Hollinger, a graduate of Hickman High School and MU, was invited, along with his wife, Lauren Sieg, to talk with students. Both work at the Smithsonian Institution in Washington, D.C., Hollinger in the Repatriation Office of the National Museum of Natural History and Sieg as a research specialist in the National Museum of the American Indian.

Science teacher Robin Shaon-Moore was caught off guard and pleased by her students' questions. "They're asking a lot of things I had no idea that they even knew," she said.

Take the squid. Hollinger asked each group of students what a squid's mouth looks like. "A bird's beak!" came the shouts.

The invitation to Lange came from sixth-grader Sarah Hollinger, who is archaeologist Hollinger's niece. Hollinger and Sieg were in town for the holidays and stayed through Wednesday, the first day of classes after winter break for Columbia Public Schools.

The Smithsonian in Washington, D.C., is the world's largest museum and research complex and includes 19 museums and galleries, nine research facilities and the National Zoological Park, according to its website.

"The Smithsonian's main mission is the increase and diffusion of knowledge," Hollinger said. "This is an opportunity for us to extend and share the mission with these kids."

The couple talked about their work with Indian tribes. Sieg said an ongoing part of their work is returning remains and other items to tribes.

"They are sacred objects and objects of cultural patrimony," Sieg said. "No one should have sold them. They belong to the tribe."

After Hollinger returned a killer whale hat to an Alaskan tribe, he was adopted into the tribe, Sieg said. If someone is adopted into a tribe, they must have appropriate clothing, she said. Hollinger received a special vest with killer whales on the back.

Hollinger said a new venture at the museum is making 3-D replicas of the tribal artifacts. The tribes want plans and copies in case of accidents.

"It's like an archive, just a digital version," Hollinger said.

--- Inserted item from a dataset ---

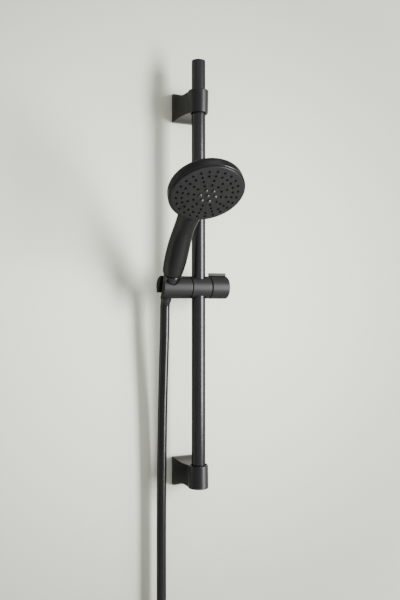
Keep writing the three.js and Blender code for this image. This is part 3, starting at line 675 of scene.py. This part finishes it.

During the presentations, students were shown a picture of a giant squid.

"Who has eaten calamari before?" Hollinger asked.

Many students raised their hands, and he explained that they had eaten squid. More "ews" and "I'm never eating that again" rose up.

In a discussion of bones, Sieg said teeth can tell a lot about a person including their age, gender and number of cavities.

"How can you tell what gender a person is and how old from their teeth?" asked Trinity McCoy.

Sieg and Hollinger said the jaw line is different between men and women because a women's jaw line curves and a man's is straighter. They can tell how old teeth are by how worn down they are and their color.

Shaon-Moore seemed as impressed by the presentations as her students were.

"It's fascinating," Shaon-Moore said. "It makes me want to go to D.C."